**TASK TO COMPLETE**:
For the data below, work out how many lines include the string "body" and report only the number.

Start of DATA EXTRACT

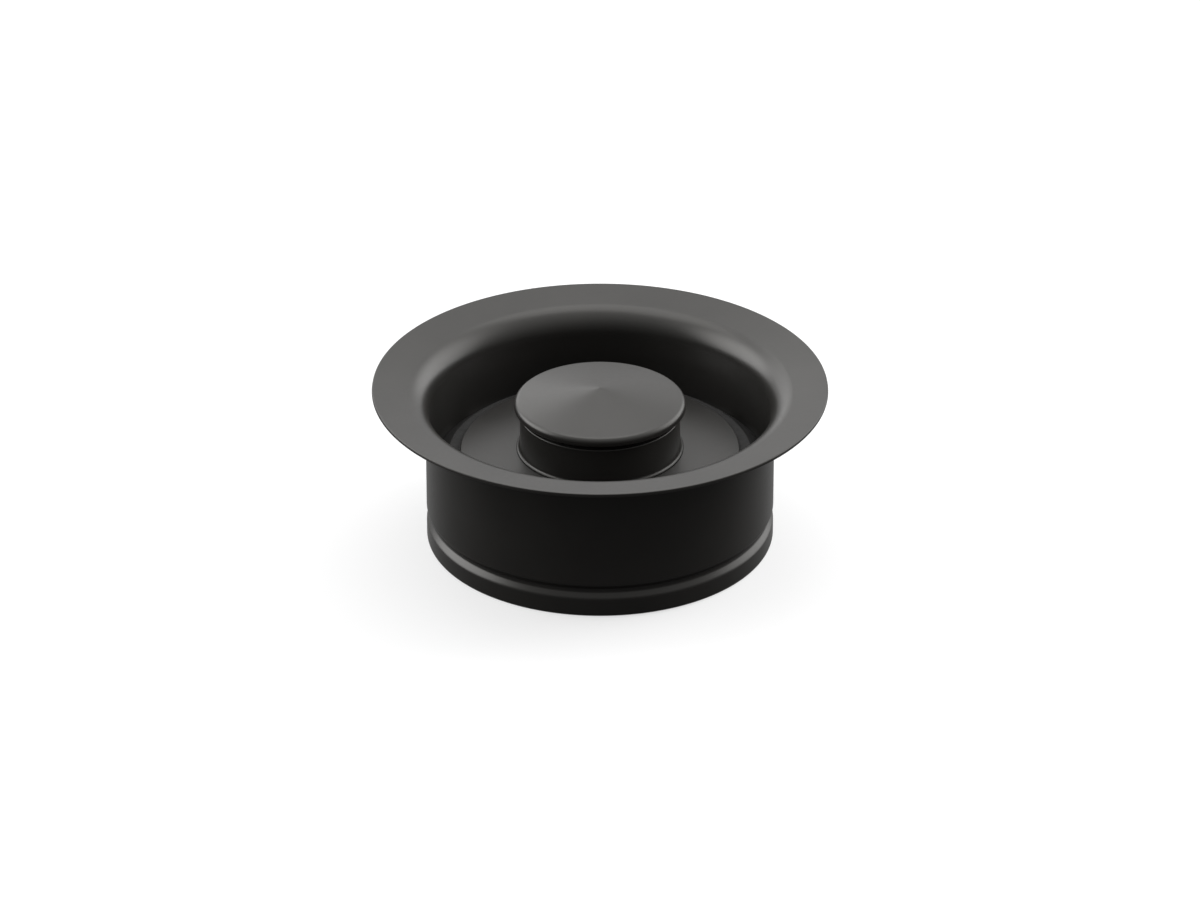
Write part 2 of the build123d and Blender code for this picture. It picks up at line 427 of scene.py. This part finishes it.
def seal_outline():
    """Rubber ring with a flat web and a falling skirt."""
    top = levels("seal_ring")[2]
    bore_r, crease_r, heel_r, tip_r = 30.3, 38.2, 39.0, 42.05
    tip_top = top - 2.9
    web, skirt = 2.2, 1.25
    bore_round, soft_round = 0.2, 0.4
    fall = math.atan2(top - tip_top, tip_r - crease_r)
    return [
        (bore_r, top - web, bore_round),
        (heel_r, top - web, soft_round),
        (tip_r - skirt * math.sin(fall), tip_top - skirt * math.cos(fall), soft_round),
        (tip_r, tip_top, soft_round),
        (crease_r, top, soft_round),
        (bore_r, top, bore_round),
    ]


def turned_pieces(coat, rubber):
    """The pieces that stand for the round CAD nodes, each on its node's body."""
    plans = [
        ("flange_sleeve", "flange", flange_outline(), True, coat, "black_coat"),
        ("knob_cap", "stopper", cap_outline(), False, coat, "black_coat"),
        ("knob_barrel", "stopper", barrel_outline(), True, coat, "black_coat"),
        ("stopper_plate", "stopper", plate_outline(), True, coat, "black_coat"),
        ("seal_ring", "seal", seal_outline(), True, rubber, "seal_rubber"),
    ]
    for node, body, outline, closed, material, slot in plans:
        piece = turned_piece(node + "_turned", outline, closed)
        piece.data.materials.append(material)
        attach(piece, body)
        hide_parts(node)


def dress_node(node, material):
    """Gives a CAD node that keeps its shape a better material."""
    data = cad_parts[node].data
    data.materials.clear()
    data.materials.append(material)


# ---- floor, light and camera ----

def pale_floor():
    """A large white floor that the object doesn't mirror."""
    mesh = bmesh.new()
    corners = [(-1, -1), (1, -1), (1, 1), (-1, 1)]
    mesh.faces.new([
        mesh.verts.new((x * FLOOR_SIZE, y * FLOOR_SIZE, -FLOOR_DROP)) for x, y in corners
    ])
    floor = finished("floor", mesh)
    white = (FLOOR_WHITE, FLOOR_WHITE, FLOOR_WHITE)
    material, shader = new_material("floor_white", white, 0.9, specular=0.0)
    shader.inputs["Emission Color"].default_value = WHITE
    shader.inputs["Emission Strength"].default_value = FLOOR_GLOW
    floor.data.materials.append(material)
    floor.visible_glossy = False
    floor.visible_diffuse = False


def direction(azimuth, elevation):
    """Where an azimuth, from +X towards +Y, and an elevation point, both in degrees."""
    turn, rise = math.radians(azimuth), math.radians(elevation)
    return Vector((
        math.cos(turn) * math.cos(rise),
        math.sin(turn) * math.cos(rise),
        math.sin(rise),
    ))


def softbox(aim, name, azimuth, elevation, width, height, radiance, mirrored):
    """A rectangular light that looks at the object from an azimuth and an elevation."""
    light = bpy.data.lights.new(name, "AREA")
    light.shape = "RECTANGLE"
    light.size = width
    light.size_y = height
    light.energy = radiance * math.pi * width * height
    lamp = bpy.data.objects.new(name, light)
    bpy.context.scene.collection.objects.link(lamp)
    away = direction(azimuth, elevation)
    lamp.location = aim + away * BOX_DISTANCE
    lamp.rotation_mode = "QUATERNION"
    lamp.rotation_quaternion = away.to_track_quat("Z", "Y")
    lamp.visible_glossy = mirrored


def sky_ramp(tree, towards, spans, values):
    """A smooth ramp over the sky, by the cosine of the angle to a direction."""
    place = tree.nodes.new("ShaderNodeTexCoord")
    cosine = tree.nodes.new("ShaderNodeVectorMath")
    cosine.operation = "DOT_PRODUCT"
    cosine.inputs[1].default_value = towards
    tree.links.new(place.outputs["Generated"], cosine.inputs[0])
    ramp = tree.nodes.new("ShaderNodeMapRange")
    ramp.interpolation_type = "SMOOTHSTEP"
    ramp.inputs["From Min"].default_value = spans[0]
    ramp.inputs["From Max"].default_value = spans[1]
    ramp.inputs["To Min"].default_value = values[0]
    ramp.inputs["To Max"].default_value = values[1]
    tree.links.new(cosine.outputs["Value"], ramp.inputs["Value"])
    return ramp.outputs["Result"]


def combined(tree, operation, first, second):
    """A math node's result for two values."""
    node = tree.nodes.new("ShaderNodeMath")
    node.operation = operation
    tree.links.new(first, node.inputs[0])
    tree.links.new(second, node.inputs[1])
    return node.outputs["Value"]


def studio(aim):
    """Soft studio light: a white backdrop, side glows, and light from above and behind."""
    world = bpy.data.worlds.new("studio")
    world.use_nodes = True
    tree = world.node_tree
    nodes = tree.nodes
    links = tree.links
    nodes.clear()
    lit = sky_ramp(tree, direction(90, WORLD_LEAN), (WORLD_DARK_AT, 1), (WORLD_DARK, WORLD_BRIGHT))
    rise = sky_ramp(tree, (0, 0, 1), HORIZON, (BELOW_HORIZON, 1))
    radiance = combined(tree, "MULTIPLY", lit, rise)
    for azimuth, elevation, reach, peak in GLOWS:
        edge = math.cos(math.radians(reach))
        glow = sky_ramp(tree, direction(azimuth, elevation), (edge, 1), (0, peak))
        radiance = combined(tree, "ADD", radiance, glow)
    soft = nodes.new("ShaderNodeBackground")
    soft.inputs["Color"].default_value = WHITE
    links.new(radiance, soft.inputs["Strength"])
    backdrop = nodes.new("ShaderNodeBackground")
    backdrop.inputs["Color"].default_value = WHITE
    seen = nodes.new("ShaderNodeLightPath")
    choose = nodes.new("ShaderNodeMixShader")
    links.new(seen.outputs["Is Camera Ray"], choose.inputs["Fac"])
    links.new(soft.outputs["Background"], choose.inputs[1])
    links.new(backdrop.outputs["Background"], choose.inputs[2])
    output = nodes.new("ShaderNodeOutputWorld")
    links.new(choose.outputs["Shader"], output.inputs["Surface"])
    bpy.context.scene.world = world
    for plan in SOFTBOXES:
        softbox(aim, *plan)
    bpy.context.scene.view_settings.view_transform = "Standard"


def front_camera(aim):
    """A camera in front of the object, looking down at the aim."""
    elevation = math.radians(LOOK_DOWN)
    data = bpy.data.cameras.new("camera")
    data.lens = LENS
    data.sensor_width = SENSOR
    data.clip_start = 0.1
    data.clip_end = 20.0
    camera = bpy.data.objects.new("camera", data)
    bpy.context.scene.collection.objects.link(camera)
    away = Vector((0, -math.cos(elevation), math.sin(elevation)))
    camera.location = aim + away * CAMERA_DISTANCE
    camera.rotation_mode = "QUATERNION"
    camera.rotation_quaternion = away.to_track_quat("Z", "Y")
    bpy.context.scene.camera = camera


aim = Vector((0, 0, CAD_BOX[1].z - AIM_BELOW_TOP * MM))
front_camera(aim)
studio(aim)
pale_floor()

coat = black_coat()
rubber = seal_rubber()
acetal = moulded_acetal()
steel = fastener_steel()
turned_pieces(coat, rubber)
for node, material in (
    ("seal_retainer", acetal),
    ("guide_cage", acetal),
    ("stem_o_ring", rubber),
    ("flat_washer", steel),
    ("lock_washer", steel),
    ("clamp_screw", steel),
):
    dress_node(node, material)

End of DATA EXTRACT

**EXPECTED ANSWER**:
3